I have a confession to make: I can't bring myself to read the Open Public Services White Paper. Whenever I try and steel myself to pick it up, all I can think of is David Cameron tearing the social contract into tiny pieces whilst laughing maniacally. That is not a pleasant mental image.
Instead, I've read Vince Cable's 2009 book about the credit crunch, titled 'The Storm'. He wrote it in haste to try and explain the causes of the financial downturn, back when the idea of Liberal Democrats in the cabinet would have provoked disbelieving laughter. Reading it with the benefit of hindsight is very interesting.
When I borrowed this book from the library, I thought it would display the vast extent of Cable's hypocrisy once he become a government minister. I was surprised to find that some of his 2009 viewpoints accord quite closely with the coalition's stated programme. The book articulates Liberal Democrat ideology much more clearly than any of their election campaigning ever did. Cable's view is liberal in the old-fashioned sense of the word; pro-markets and anti-state in principle, but agreeing that there is need for a strong legal, regulatory, and fiscal policy basis for markets to operate within. Superficially, this agenda seems to differ from the Conservative Party (who dispute the need for a strong legal, regulatory, and fiscal policy basis, painting it all as red tape) and the Labour Party (who are more pro-state, insofar as they actually invested in public services). That's a vast oversimplification, which credits UK political parties with an ideological coherence that they don't have, but it does point to a certain sympathy between Conservative and Liberal policies. Labour at least pretended to put people before markets.
Cable clearly articulates the need for reduced UK public spending to get rid of the so-called structural deficit (a disputed term, I should add). This is now the coalition's favourite soundbite. He also emphasises the need for stronger regulation of banking. The current government have talked about this at some length; their actions have conspicuously failed to live up to their words. Remember Project Merlin and how banks continue to ignore it? Remember when banks were allowed to pay unlimited bonuses? I don't think that this was what Cable had in mind in 2009. That said, his concern was the need for multilateral reform, given the international nature of the crisis. He has been making the right noises, just without supporting action.

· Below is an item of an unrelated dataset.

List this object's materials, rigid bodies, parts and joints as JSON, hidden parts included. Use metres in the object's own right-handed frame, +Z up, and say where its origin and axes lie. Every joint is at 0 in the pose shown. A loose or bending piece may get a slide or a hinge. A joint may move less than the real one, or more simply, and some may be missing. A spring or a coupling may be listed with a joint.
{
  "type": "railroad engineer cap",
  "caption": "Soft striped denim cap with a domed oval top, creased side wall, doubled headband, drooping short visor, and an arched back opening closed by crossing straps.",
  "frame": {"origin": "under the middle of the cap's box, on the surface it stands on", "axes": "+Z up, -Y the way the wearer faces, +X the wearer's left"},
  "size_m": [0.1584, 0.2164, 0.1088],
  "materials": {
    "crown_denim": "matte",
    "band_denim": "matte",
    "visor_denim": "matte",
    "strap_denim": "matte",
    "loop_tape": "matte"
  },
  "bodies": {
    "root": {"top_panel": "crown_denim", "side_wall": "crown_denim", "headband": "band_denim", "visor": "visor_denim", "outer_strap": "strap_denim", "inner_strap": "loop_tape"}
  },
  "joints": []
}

There is a seemingly minor but critical distinction to be made between Conservative and Liberal Democrat economic policy: in his book Cable proposes public sector cuts once stimulus has got the private sector growing; Osbourne's approach is predicated on cuts to the public sector acting as the stimulus. The former nuance has clearly been subsumed under the great coalition carnival of cuts. As I've said many times before, I doubt such sudden and deep cuts will turn out well for anyone, least of all the most vulnerable in society, the economy, and the Liberal Democrats as a political party.

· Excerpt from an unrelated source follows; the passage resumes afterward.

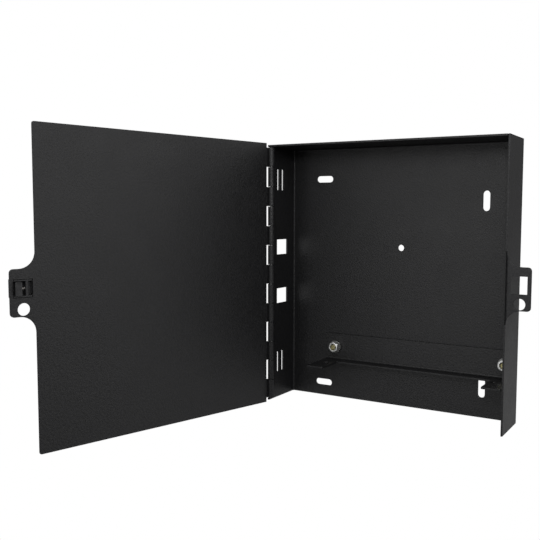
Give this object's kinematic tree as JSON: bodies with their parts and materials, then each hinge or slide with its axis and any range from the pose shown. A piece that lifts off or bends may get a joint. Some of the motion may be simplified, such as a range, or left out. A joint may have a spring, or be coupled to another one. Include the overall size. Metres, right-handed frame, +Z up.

'The Storm' makes it clear that unbalanced housing policy contributed significantly to the economic crisis. Cable notes that the hysterical pursuit of home ownership (influenced by political, financial, and media hype) brought about a destructive house price bubble. To avoid it happening again, a more-balanced housing market with greater proportions of social and private rented property is needed. That is definitely not what the present Housing Minister and his ministry are working towards. Interestingly, Cable suggests that a period of deflation could help to prevent a second property bubble. In 2009, this was a real possibility and deflation did actually occur (if you go by RPI). These days, inflation is above 4% and being driven by food and fuel prices rises over which the government has very little control. Both markets are dominated by cartel behaviour and global in nature, as other chapters helpfully explain.

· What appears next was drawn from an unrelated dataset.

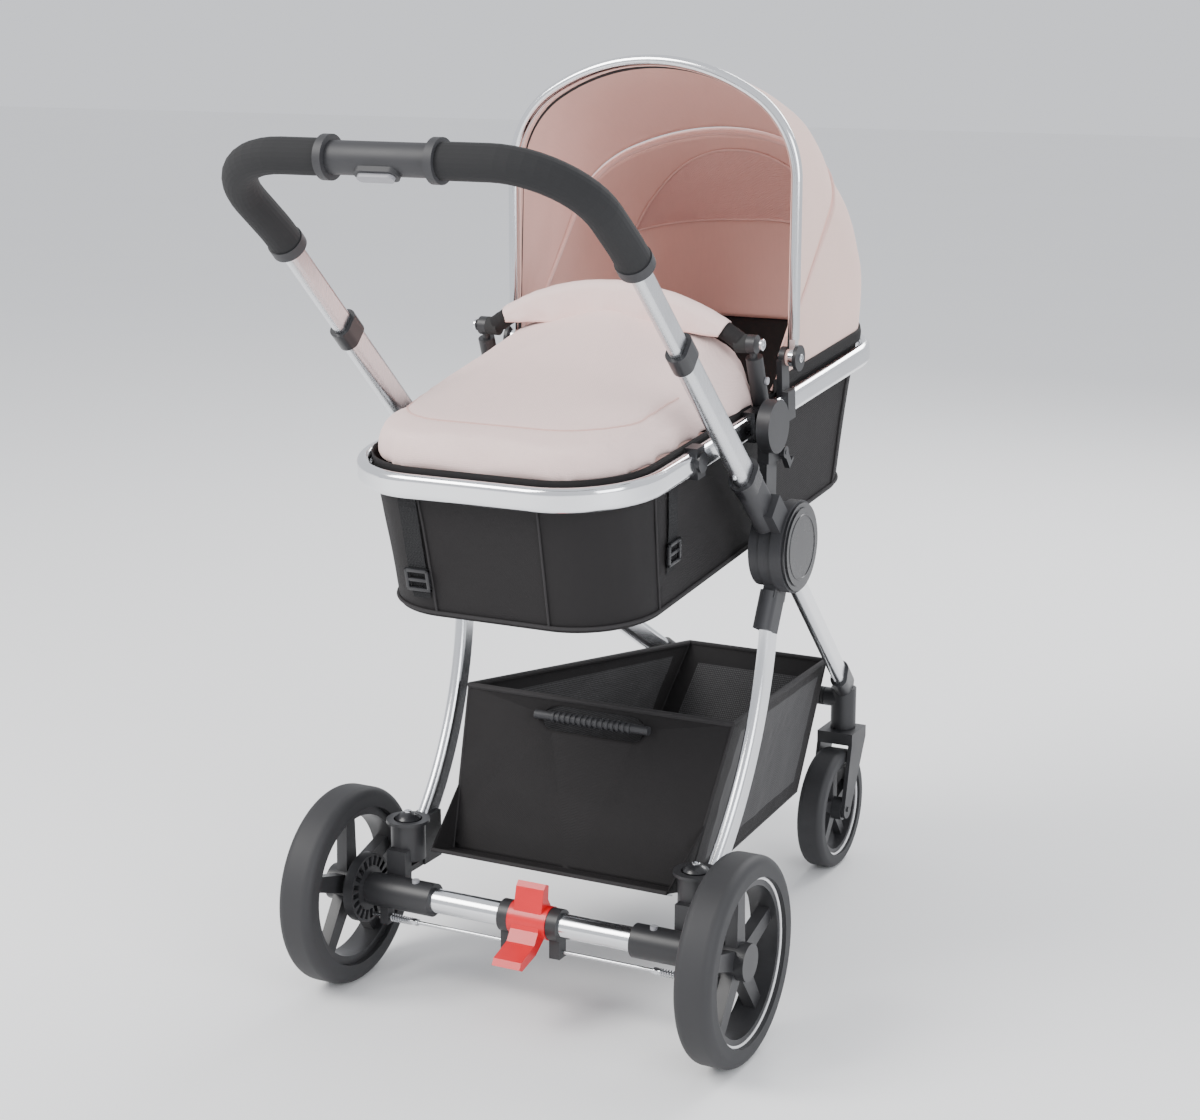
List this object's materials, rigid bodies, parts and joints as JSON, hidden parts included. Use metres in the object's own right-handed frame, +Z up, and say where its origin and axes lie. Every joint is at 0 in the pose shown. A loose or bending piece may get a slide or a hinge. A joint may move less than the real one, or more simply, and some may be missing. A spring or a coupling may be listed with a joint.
{
  "type": "baby stroller",
  "caption": "Folding pram with carrycot, hood, bumper bar, swivelling front wheels, sprung rear axle, foot brake, basket and telescopic push handle.",
  "frame": {"origin": "on the floor, under the middle of the box around the pram", "axes": "X runs across the pram, +Y points to the front wheels and +Z up"},
  "size_m": [0.611, 1.12, 1.2075],
  "materials": {
    "leg_aluminium": "brushed satin aluminium",
    "chrome": "bright chrome plate",
    "frame_plastic": "satin black moulding",
    "bush_rubber": "matte black rubber",
    "steel": "bright turned steel",
    "button_plastic": "grey semi-gloss moulding",
    "grip_plastic": "fine matte moulding",
    "foam": "fine-celled black foam",
    "pedal_red": "semi-gloss red moulding",
    "rim_plastic": "satin black with a pale ring",
    "tyre": "matte foam-filled tyre",
    "black_cloth": "black woven polyester",
    "pink_cloth": "pale pink woven polyester",
    "hood_cloth": "pale pink woven polyester"
  },
  "bodies": {
    "chassis": {"front_legs": "leg_aluminium", "castor_housings": "frame_plastic", "front_cross_bar": "frame_plastic", "cross_bar_bushes": "bush_rubber", "hub_inner_housings": "frame_plastic", "seat_posts": "frame_plastic", "basket": "black_cloth", "basket_grab_bar": "bush_rubber"},
    "rear_legs": {"rear_leg_tubes": "leg_aluminium", "rear_leg_hubs": "frame_plastic", "leg_shoes": "frame_plastic", "spring_domes": "frame_plastic"},
    "rear_axle": {"axle_tube": "leg_aluminium", "axle_housings": "frame_plastic", "pedal_brackets": "frame_plastic", "stub_axles": "steel", "axle_springs": "steel"},
    "brake_pedal": {"brake_pedal": "pedal_red"},
    "brake_pin_left": {"brake_rod_left": "steel"},
    "brake_pin_right": {"brake_rod_right": "steel"},
    "wheel_release": {"wheel_release_buttons": "button_plastic"},
    "rear_wheel_left": {"rear_rim_left": "rim_plastic", "rear_tyre_left": "tyre"},
    "rear_wheel_right": {"rear_rim_right": "rim_plastic", "rear_tyre_right": "tyre"},
    "castor_left": {"castor_fork_left": "frame_plastic"},
    "castor_right": {"castor_fork_right": "frame_plastic"},
    "front_wheel_left": {"front_rim_left": "rim_plastic", "front_tyre_left": "tyre"},
    "front_wheel_right": {"front_rim_right": "rim_plastic", "front_tyre_right": "tyre"},
    "push_arms": {"push_tubes": "leg_aluminium", "arm_hubs": "frame_plastic", "hub_caps": "frame_plastic", "telescope_collars": "frame_plastic", "snap_buttons": "steel"},
    "fold_collars": {"fold_collars": "frame_plastic"},
    "handle": {"handle_tube": "leg_aluminium", "handle_foam": "foam", "foam_collars": "frame_plastic", "handle_grip": "grip_plastic"},
    "handle_button": {"handle_button": "button_plastic"},
    "seat_hubs": {"seat_discs": "frame_plastic"},
    "seat_levers": {"seat_levers": "frame_plastic"},
    "carrycot": {"seat_ring": "chrome", "ring_clips": "frame_plastic", "carrycot_body": "black_cloth", "mattress": "pink_cloth", "apron": "pink_cloth", "straps": "black_cloth", "bumper_posts": "frame_plastic", "hood_pivots": "frame_plastic", "hood_back_panel": "hood_cloth"},
    "bumper_button_left": {"bumper_button_left": "button_plastic"},
    "bumper_button_right": {"bumper_button_right": "button_plastic"},
    "bumper": {"bumper_bar": "black_cloth", "bumper_flap": "pink_cloth"},
    "hood_mid": {"hood_rib": "steel"},
    "hood_front": {"hood_bow": "chrome", "hood_front_panel": "hood_cloth"}
  },
  "joints": [
    {"name": "handle_fold", "type": "hinge", "parent": "chassis", "child": "push_arms", "pos_m": [0, 0.03395, 0.597], "axis": [1, 0, 0], "range_deg": [0, 70]},
    {"name": "rear_leg_fold", "type": "hinge", "parent": "chassis", "child": "rear_legs", "pos_m": [0, 0.03395, 0.597], "axis": [1, 0, 0], "range_deg": [0, 35], "deforming": ["basket"]},
    {"name": "suspension", "type": "slide", "parent": "rear_legs", "child": "rear_axle", "axis": [0, 0, 1], "range_m": [0, 0.01], "stiffness_N_per_m": 8000, "springref_m": -0.015, "deforming": ["axle_springs"]},
    {"name": "rear_wheel_left_spin", "type": "hinge", "parent": "rear_axle", "child": "rear_wheel_left", "pos_m": [-0.281, -0.21605, 0.132], "axis": [1, 0, 0], "continuous": true},
    {"name": "rear_wheel_right_spin", "type": "hinge", "parent": "rear_axle", "child": "rear_wheel_right", "pos_m": [0.281, -0.21605, 0.132], "axis": [1, 0, 0], "continuous": true},
    {"name": "brake_pedal_tilt", "type": "hinge", "parent": "rear_axle", "child": "brake_pedal", "pos_m": [0, -0.21605, 0.132], "axis": [1, 0, 0], "range_deg": [0, 20]},
    {"name": "brake_pin_left_slide", "type": "slide", "parent": "rear_axle", "child": "brake_pin_left", "axis": [-1, 0, 0], "range_m": [0, 0.008], "deforming": ["axle_springs"]},
    {"name": "brake_pin_right_slide", "type": "slide", "parent": "rear_axle", "child": "brake_pin_right", "axis": [1, 0, 0], "range_m": [0, 0.008], "deforming": ["axle_springs"]},
    {"name": "wheel_release_press", "type": "slide", "parent": "rear_axle", "child": "wheel_release", "axis": [0, 0, -1], "range_m": [0, 0.003], "stiffness_N_per_m": 600, "springref_m": -0.002},
    {"name": "castor_left_swivel", "type": "hinge", "parent": "chassis", "child": "castor_left", "pos_m": [-0.1365, 0.51495, 0.2], "axis": [0, 0, 1], "continuous": true},
    {"name": "castor_right_swivel", "type": "hinge", "parent": "chassis", "child": "castor_right", "pos_m": [0.1365, 0.51495, 0.2], "axis": [0, 0, 1], "continuous": true},
    {"name": "front_wheel_left_spin", "type": "hinge", "parent": "castor_left", "child": "front_wheel_left", "pos_m": [-0.1365, 0.46995, 0.09], "axis": [1, 0, 0], "continuous": true},
    {"name": "front_wheel_right_spin", "type": "hinge", "parent": "castor_right", "child": "front_wheel_right", "pos_m": [0.1365, 0.46995, 0.09], "axis": [1, 0, 0], "continuous": true},
    {"name": "fold_collars_slide", "type": "slide", "parent": "push_arms", "child": "fold_collars", "axis": [0, -0.7254, 0.6884], "range_m": [0, 0.012], "stiffness_N_per_m": 900, "springref_m": -0.004},
    {"name": "handle_extend", "type": "slide", "parent": "push_arms", "child": "handle", "axis": [0, -0.7254, 0.6884], "range_m": [0, 0.1]},
    {"name": "handle_button_press", "type": "slide", "parent": "handle", "child": "handle_button", "axis": [0, 0.6018, 0.7986], "range_m": [0, 0.0025], "stiffness_N_per_m": 800, "springref_m": 0.003},
    {"name": "seat_lift", "type": "slide", "parent": "chassis", "child": "seat_hubs", "axis": [0, 0, 1], "range_m": [0, 0.15]},
    {"name": "carrycot_recline", "type": "hinge", "parent": "seat_hubs", "child": "carrycot", "pos_m": [0, 0.01295, 0.754], "axis": [1, 0, 0], "range_deg": [0, 15]},
    {"name": "seat_levers_lift", "type": "hinge", "parent": "seat_hubs", "child": "seat_levers", "pos_m": [0, 0.04395, 0.716], "axis": [1, 0, 0], "range_deg": [0, 15], "stiffness_Nm_per_rad": 0.6, "springref_deg": -14.32},
    {"name": "bumper_swing", "type": "hinge", "parent": "carrycot", "child": "bumper", "pos_m": [0, 0.01525, 0.8557], "axis": [-1, 0, 0], "range_deg": [0, 35]},
    {"name": "bumper_button_left_press", "type": "slide", "parent": "carrycot", "child": "bumper_button_left", "axis": [1, 0, 0], "range_m": [0, 0.003], "stiffness_N_per_m": 500, "springref_m": -0.002},
    {"name": "bumper_button_right_press", "type": "slide", "parent": "carrycot", "child": "bumper_button_right", "axis": [-1, 0, 0], "range_m": [0, 0.003], "stiffness_N_per_m": 500, "springref_m": -0.002},
    {"name": "hood_mid_fold", "type": "hinge", "parent": "carrycot", "child": "hood_mid", "pos_m": [0, 0.1196, 0.82555], "axis": [-1, 0, 0], "range_deg": [0, 34], "deforming": ["hood_back_panel"]},
    {"name": "hood_front_fold", "type": "hinge", "parent": "hood_mid", "child": "hood_front", "pos_m": [0, 0.1196, 0.82555], "axis": [-1, 0, 0], "range_deg": [0, 19.72], "deforming": ["hood_front_panel"]}
  ],
  "couplings": [
    {"joint": "rear_leg_fold", "follows": "handle_fold", "ratio": 0.5},
    {"joint": "brake_pin_left_slide", "follows": "brake_pedal_tilt", "m_per_rad": 0.022918},
    {"joint": "brake_pin_right_slide", "follows": "brake_pedal_tilt", "m_per_rad": 0.022918},
    {"joint": "hood_front_fold", "follows": "hood_mid_fold", "ratio": 0.58}
  ]
}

This book is definitely at its best when looking at the global picture; the rise of China and India as economic powers, the perversity of richer countries borrowing heavily from poorer, and trends in energy and food markets are all summarised neatly. I strongly take issue with the relegation of climate change to an afterthought, though. Nonetheless, 'The Storm' is well worth reading and covers a lot of ground within 157 pages. Ultimately, though, it is fatalistic. The UK is waning as economic power, many contributory factors to the downturn remain beyond UK policy control, and even if we get our domestic policy in order recovery will remain difficult.
Cable sensibly doesn't try and predict the future; he didn't foresee the alarming prospect of Greece, Ireland, Italy, and the US threatening to default on their debts, for instance. Rather, he presents a frankly depressing vision of where things were in 2009 and the main problems that needed to be addressed. It's now 2011 and those problems remain unfixed; rebalancing the housing market, investing in education and research to strengthen the economy, economic rebalancing away from financial services, and promoting fairness by using the tax system to reduce inequality. I haven't seen evidence of the coalition government making progress with any of that, despite frequent name-checking of the latter two aims.
I still think that Vince Cable has acted hypocritically and consider his callous attitude to Southern Cross unforgivable. However all politicians (indeed all humans) are hypocrites sometimes and working in a coalition inevitably requires compromise. The astute analysis in 'The Storm' demonstrates that Cable must realise how ineffective and downright dangerous most of the policies he has to support are likely to be. As the economy stalls, the euro totters, and America seems doomed to be downgraded, I wonder if he thinks such compromise was worth it?
I did find one prediction in the concluding chapter of Cable's book: 'There is a long period of austerity ahead'. It's hard to argue with that.